[start]

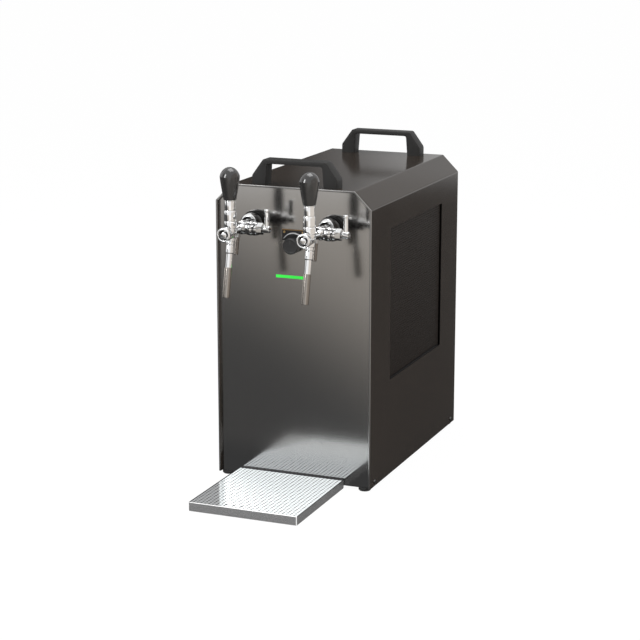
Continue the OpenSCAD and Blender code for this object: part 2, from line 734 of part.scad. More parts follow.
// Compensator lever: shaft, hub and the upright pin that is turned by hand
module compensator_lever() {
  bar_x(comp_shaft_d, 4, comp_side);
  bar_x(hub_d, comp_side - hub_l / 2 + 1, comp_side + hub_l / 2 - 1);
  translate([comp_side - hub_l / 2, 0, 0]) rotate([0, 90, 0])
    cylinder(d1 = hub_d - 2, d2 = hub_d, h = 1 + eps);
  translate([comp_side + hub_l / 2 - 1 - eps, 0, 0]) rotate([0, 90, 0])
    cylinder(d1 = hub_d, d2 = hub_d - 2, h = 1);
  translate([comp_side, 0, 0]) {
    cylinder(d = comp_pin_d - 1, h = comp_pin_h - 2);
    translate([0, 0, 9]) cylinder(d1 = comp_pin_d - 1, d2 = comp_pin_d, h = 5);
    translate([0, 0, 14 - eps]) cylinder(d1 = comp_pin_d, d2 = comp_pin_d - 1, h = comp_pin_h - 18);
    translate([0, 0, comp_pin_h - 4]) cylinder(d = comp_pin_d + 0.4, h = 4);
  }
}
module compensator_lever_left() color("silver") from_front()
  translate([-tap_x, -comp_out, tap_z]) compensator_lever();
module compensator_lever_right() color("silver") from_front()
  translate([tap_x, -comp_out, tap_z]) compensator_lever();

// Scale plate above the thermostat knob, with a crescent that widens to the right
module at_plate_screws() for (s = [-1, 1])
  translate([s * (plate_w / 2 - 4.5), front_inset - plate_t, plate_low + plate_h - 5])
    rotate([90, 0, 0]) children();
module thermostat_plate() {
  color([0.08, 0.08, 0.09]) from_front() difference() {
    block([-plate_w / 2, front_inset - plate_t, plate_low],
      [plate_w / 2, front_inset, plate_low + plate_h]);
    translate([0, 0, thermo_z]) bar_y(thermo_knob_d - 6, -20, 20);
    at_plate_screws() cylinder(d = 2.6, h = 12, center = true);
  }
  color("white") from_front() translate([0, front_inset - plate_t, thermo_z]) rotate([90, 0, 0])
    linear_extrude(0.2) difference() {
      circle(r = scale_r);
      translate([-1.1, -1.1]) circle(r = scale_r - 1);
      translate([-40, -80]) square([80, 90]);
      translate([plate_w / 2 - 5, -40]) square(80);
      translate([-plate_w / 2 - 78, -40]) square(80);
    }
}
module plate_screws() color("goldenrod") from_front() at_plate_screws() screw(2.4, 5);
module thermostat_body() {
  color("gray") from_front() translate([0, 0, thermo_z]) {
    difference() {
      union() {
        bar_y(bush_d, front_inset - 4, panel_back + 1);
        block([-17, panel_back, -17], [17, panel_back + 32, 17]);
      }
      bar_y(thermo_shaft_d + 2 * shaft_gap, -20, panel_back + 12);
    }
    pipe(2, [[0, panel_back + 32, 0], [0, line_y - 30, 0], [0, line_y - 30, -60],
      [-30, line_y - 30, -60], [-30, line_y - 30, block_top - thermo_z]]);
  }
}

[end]
[start]

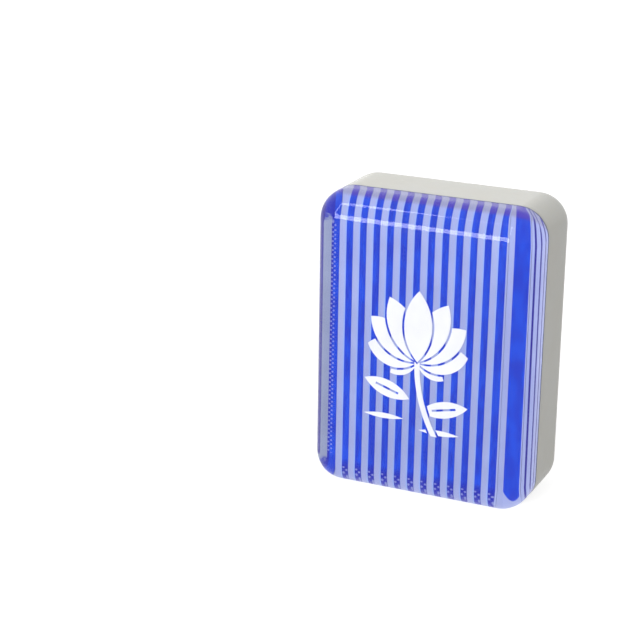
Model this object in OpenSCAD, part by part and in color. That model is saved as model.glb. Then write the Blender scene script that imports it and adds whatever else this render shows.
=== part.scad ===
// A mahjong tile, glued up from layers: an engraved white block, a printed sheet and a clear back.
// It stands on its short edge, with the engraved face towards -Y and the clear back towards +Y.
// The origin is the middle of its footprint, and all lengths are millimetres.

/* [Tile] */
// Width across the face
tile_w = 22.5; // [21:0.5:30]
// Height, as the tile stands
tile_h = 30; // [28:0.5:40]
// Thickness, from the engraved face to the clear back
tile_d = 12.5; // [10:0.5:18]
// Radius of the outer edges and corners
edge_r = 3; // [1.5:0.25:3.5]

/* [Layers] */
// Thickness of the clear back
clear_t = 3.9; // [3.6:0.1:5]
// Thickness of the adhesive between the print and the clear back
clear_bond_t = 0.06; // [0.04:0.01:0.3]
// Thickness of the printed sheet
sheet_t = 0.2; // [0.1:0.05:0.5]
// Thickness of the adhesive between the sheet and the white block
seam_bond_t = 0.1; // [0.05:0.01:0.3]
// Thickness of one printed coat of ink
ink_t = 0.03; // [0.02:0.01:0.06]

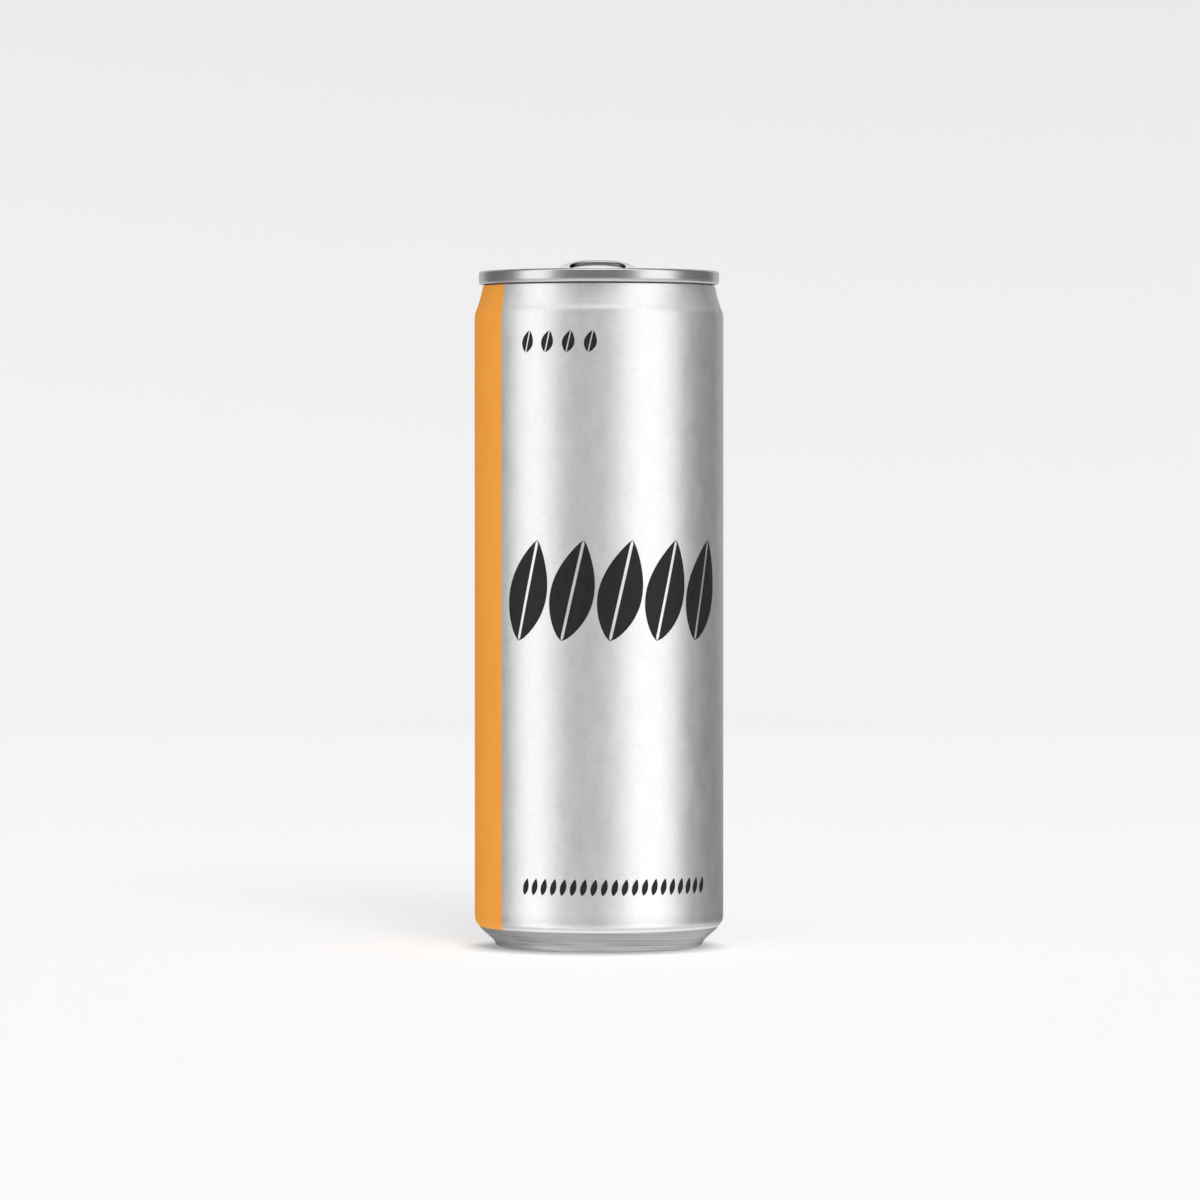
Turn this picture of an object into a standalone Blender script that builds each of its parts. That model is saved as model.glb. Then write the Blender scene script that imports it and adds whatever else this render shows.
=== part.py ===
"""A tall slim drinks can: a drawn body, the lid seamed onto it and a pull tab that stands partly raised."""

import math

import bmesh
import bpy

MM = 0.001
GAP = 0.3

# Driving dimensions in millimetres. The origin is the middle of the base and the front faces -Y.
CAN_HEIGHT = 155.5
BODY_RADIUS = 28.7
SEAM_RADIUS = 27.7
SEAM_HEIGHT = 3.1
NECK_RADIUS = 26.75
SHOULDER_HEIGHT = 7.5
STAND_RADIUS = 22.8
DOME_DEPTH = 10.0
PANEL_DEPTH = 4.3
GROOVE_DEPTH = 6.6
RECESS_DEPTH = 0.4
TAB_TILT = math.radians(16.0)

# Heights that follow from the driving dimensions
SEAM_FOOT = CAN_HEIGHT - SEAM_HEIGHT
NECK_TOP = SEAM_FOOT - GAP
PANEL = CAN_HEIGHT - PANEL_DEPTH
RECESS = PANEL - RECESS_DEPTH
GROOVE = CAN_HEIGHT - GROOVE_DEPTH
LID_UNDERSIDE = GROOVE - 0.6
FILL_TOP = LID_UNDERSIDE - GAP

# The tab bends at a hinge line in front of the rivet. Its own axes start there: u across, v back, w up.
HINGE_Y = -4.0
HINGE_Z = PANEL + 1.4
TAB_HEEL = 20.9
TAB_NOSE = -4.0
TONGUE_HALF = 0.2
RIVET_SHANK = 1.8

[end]
[start]

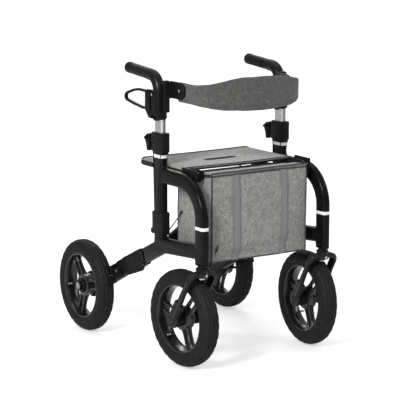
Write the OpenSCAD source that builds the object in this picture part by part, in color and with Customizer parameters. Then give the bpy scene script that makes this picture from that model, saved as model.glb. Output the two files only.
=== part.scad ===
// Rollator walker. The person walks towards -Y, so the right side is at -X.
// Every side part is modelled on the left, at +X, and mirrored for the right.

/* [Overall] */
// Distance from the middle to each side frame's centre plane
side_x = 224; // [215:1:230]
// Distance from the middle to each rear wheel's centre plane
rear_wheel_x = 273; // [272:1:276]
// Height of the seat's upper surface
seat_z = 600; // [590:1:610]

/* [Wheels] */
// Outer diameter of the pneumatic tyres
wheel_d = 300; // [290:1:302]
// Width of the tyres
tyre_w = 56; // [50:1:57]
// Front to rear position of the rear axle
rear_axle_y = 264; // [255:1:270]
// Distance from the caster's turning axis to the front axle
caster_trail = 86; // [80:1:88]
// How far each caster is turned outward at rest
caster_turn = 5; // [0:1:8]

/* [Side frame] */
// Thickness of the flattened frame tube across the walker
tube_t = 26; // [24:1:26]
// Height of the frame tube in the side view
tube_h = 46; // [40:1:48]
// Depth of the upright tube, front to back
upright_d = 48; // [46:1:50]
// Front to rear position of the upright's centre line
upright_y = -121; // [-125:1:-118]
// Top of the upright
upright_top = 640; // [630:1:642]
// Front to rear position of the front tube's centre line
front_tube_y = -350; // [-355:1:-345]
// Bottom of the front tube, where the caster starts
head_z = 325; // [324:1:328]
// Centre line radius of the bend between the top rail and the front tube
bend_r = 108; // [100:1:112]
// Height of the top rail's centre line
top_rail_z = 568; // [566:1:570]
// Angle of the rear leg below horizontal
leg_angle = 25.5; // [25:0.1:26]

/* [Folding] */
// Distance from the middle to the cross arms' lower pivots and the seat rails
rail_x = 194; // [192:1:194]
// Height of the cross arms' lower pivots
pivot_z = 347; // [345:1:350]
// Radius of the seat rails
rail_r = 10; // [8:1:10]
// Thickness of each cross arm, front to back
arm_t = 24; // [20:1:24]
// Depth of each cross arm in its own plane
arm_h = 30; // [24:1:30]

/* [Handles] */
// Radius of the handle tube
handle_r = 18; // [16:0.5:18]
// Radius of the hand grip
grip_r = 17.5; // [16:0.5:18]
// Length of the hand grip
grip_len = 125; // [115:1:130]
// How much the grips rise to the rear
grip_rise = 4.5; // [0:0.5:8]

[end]

**PROBLEM DESCRIPTION**: Quote word for word every line from the one that has "Model this object" through the one that has "ink_t = 0.03; // [0.02:0.01:0.06]".

**ANSWER**:
Model this object in OpenSCAD, part by part and in color. That model is saved as model.glb. Then write the Blender scene script that imports it and adds whatever else this render shows.
=== part.scad ===
// A mahjong tile, glued up from layers: an engraved white block, a printed sheet and a clear back.
// It stands on its short edge, with the engraved face towards -Y and the clear back towards +Y.
// The origin is the middle of its footprint, and all lengths are millimetres.

/* [Tile] */
// Width across the face
tile_w = 22.5; // [21:0.5:30]
// Height, as the tile stands
tile_h = 30; // [28:0.5:40]
// Thickness, from the engraved face to the clear back
tile_d = 12.5; // [10:0.5:18]
// Radius of the outer edges and corners
edge_r = 3; // [1.5:0.25:3.5]

/* [Layers] */
// Thickness of the clear back
clear_t = 3.9; // [3.6:0.1:5]
// Thickness of the adhesive between the print and the clear back
clear_bond_t = 0.06; // [0.04:0.01:0.3]
// Thickness of the printed sheet
sheet_t = 0.2; // [0.1:0.05:0.5]
// Thickness of the adhesive between the sheet and the white block
seam_bond_t = 0.1; // [0.05:0.01:0.3]
// Thickness of one printed coat of ink
ink_t = 0.03; // [0.02:0.01:0.06]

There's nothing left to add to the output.